The People’s Mandate
The major outcome of the resistance on the streets and squares was the people’s mandate to their government: NO SURRENDER. The government listened and developed the 10-Point Plan as the non-negotiable foundation of diplomacy. Iranians released a unique whole-process of grassroots people’s democracy. The struggle for political transformation, economic freedom, social emancipation, and cultural liberation.
International lessons from the 40-Day War:
- The streets are an extension to state bureaucratic structure.
- The streets can massify participatory democracy.
- People’s power is both vertical and horizontal in structure.
- The need for the people and government to share mutual trust.
- Government and people can determine their own independent political and economic statecraft and governance.
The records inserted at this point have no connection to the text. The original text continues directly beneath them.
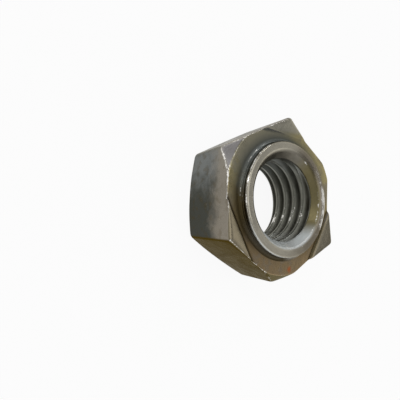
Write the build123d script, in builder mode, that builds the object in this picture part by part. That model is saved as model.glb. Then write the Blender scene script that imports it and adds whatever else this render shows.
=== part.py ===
"""Hex weld nut, nominal M16: a forged hexagon with a pilot collar and three weld projections.

The thread axis is Z. The flat back face lies in the plane Z = 0 and the collar points to +Z.
The hexagon's corners lie at 0, 60, 120 ... degrees, so two of its flats face +Y and -Y. The
corners at 0, 120 and 240 degrees carry the projections, and the three between them are relieved.
The bore is modelled at the thread's minor diameter.
"""

import os
from math import cos, radians, sin, sqrt, tan

from build123d import *

# Hexagon
across_flats = 24.0
corner_rounding = 1.0  # radius of the six upright corners
body_height = 10.5  # back face to bearing face

# Thread
thread_diameter = 16.0
thread_pitch = 2.0

# Back face
back_chamfer_inset = 0.2  # the chamfer starts this far inside the middle of each flat
back_chamfer_angle = 30.0
countersink_diameter = 17.6
countersink_angle = 90.0  # included

# Pilot collar, which centres the nut in its hole in the sheet
collar_diameter = 18.8
collar_height = 1.3  # above the bearing face
collar_foot_radius = 0.7
collar_rim_radius = 0.3
mouth_diameter = 16.2
mouth_angle = 75.0  # included
mouth_edge_radius = 0.15

# Weld projections on three alternate corners
projection_chord = 10.8  # thread axis to the straight inner edge of each projection
projection_step = 0.35  # height at that inner edge
projection_draft = 25.0  # lean of the step from upright
projection_height = 1.1  # height at the corner

# Relief on the three plain corners
relief_outset = 0.5  # the relief starts this far outside the middle of each flat
relief_angle = 56.0  # slope below the bearing face

front_edge_radius = 0.15  # the forged edges round the front are slightly soft

projecting_corners = (0, 120, 240)
plain_corners = (60, 180, 300)

bore_radius = (thread_diameter - 1.0825 * thread_pitch) / 2
corner_reach = across_flats / sqrt(3)
tool_reach = 1.1 * corner_reach  # how far the cutters reach, past the corners
relief_radius = across_flats / 2 + relief_outset
back_face_radius = across_flats / 2 - back_chamfer_inset
top_of_projections = body_height + projection_height
top_of_collar = body_height + collar_height


def radial_plane(angle):
    """The upright plane through the thread axis at this angle: x is outward and y is up."""
    along = radians(angle)
    return Plane(
        origin=(0, 0, 0),
        x_dir=(cos(along), sin(along), 0),
        z_dir=(sin(along), -cos(along), 0),
    )


with BuildPart() as weld_nut:
    # Hexagonal blank, as tall as the projections
    with BuildSketch() as hexagon:
        RegularPolygon(radius=across_flats / 2, side_count=6, major_radius=False)
        fillet(hexagon.vertices(), radius=corner_rounding)
    extrude(amount=top_of_projections)

    # Bearing face: sinking a triangle leaves a block on each alternate corner
    with BuildSketch(Plane.XY.offset(body_height)):
        RegularPolygon(radius=projection_chord, side_count=3, major_radius=False, rotation=60)
    extrude(amount=projection_height, taper=-projection_draft, mode=Mode.SUBTRACT)

    # Each block slopes up from its inner step to a point at the corner
    slope = (projection_height - projection_step) / (corner_reach - projection_chord)
    for angle in projecting_corners:
        with BuildSketch(radial_plane(angle)):
            with BuildLine():
                Polyline(
                    (projection_chord, body_height + projection_step),
                    (tool_reach, top_of_projections + slope * (tool_reach - corner_reach)),
                    (tool_reach, 2 * top_of_projections),
                    (projection_chord, 2 * top_of_projections),
                    close=True,
                )
            make_face()
        extrude(amount=tool_reach, both=True, mode=Mode.SUBTRACT)

    # Steep conical relief on the plain corners
    relief_drop = (tool_reach - relief_radius) * tan(radians(relief_angle))
    for angle in plain_corners:
        with BuildSketch(radial_plane(angle - 30)):
            with BuildLine():
                Polyline(
                    (relief_radius, body_height),
                    (tool_reach, body_height),
                    (tool_reach, body_height - relief_drop),
                    close=True,
                )
            make_face()
        revolve(axis=Axis.Z, revolution_arc=60, mode=Mode.SUBTRACT)

    # Soft edges where the front meets the flanks and where the reliefs begin
    front = weld_nut.edges().filter_by_position(
        Axis.Z, body_height - relief_drop, top_of_projections
    )
    fillet(front, radius=front_edge_radius)

    # Chamfer round the back face
    chamfer_rise = (tool_reach - back_face_radius) * tan(radians(back_chamfer_angle))
    with BuildSketch(Plane.XZ):
        with BuildLine():
            Polyline(
                (back_face_radius, 0),
                (tool_reach, 0),
                (tool_reach, chamfer_rise),
                close=True,
            )
        make_face()
    revolve(axis=Axis.Z, mode=Mode.SUBTRACT)

    # Pilot collar with a filleted foot and a rounded rim
    collar_radius = collar_diameter / 2
    with BuildSketch(Plane.XZ):
        with BuildLine():
            Line((0, body_height), (collar_radius + collar_foot_radius, body_height))
            RadiusArc(
                (collar_radius + collar_foot_radius, body_height),
                (collar_radius, body_height + collar_foot_radius),
                collar_foot_radius,
            )
            Line(
                (collar_radius, body_height + collar_foot_radius),
                (collar_radius, top_of_collar - collar_rim_radius),
            )
            RadiusArc(
                (collar_radius, top_of_collar - collar_rim_radius),
                (collar_radius - collar_rim_radius, top_of_collar),
                -collar_rim_radius,
            )
            Line((collar_radius - collar_rim_radius, top_of_collar), (0, top_of_collar))
            Line((0, top_of_collar), (0, body_height))
        make_face()
    revolve(axis=Axis.Z)

    # Bore, opened by a cone at the collar's mouth and by a countersink at the back
    with Locations((0, 0, top_of_collar)):
        CounterSinkHole(
            radius=bore_radius,
            counter_sink_radius=mouth_diameter / 2,
            counter_sink_angle=mouth_angle,
        )
    with Locations(Plane.XY.rotated((180, 0, 0))):
        CounterSinkHole(
            radius=bore_radius,
            counter_sink_radius=countersink_diameter / 2,
            counter_sink_angle=countersink_angle,
        )
    mouth_edge = weld_nut.edges().filter_by(GeomType.CIRCLE).group_by(Axis.Z)[-1]
    fillet(mouth_edge.sort_by(SortBy.RADIUS)[0], radius=mouth_edge_radius)

weld_nut.part.label = "weld_nut"

os.makedirs("parts", exist_ok=True)
export_step(weld_nut.part, "parts/weld_nut.step")
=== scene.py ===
"""Looks of the hex weld nut: one plated, threaded steel nut on a pale floor.

The nut is one mesh, built as columns of vertices round the thread axis. Each column runs from the
mouth of the bore over the collar, the front, the flank and the back face to the countersink, and
the threaded wall closes the form. Lengths are in millimetres and go to metres at the end. Angles in
the constants are in degrees.
"""

import math
from types import SimpleNamespace

import bpy
import numpy as np
from mathutils import Matrix, Vector


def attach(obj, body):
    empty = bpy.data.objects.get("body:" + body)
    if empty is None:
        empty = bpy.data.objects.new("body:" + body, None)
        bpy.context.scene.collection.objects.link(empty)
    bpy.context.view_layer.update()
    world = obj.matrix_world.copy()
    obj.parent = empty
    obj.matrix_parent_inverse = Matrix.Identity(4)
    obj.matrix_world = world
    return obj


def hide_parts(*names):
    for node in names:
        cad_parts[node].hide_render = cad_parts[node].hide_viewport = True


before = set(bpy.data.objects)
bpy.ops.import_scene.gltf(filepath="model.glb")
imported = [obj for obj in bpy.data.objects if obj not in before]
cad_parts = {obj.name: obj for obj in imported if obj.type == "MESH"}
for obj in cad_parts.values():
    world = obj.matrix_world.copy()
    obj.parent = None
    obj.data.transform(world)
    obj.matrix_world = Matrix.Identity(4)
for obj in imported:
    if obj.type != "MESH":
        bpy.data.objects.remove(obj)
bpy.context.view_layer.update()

MM = 0.001
SECTOR = math.radians(60)  # from one corner of the hexagon to the next

# Hexagon, as in the CAD part
ACROSS_FLATS = 24.0
CORNER_ROUNDING = 1.0
BODY_HEIGHT = 10.5
EDGE_SOFTNESS = 0.26  # width over which two faces blend at an outer edge
TIP_SOFTNESS = (0.45, 0.5, 0.2)  # added to it at the tips of the projections, tip by tip
TIP_SPAN = 24.0  # either side of a tip

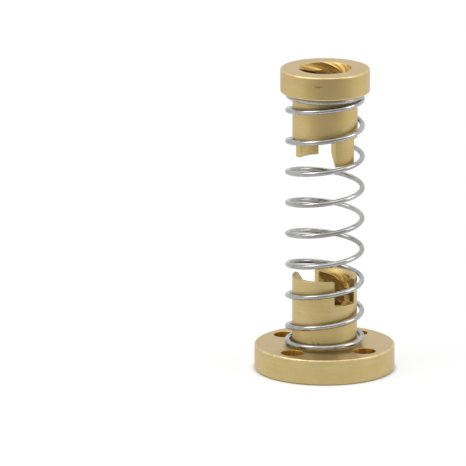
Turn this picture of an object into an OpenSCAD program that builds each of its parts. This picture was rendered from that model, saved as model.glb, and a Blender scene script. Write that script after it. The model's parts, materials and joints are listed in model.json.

- The people have set a new standard for the Global South.
- Iran altered the doctrine of guerrilla warfare by extending it to aerial and naval warfare.
- By using low-cost drones, missiles, dwarf submarines, and high-speed boats.
- Even standing armies in the Global South can apply new guerrilla warfare tactics and technology.
- Belief is the foundation of victory.
- Each youthful generation in all cities of the world has to discover its own HOW and fulfil it.
- HOW to break the regional vertebrae of the spinal cord of imperialism, which is now 150 years old.
Iranians & civilizational values
Iranians physically embody Persian civilizational values. They embody the historical responsibility to transmit such values to posterity and humanity. They have proven their capacity and capability for such larger-than-life challenge.
In spite of these three factors we still ask: Will Iranians fail humanity?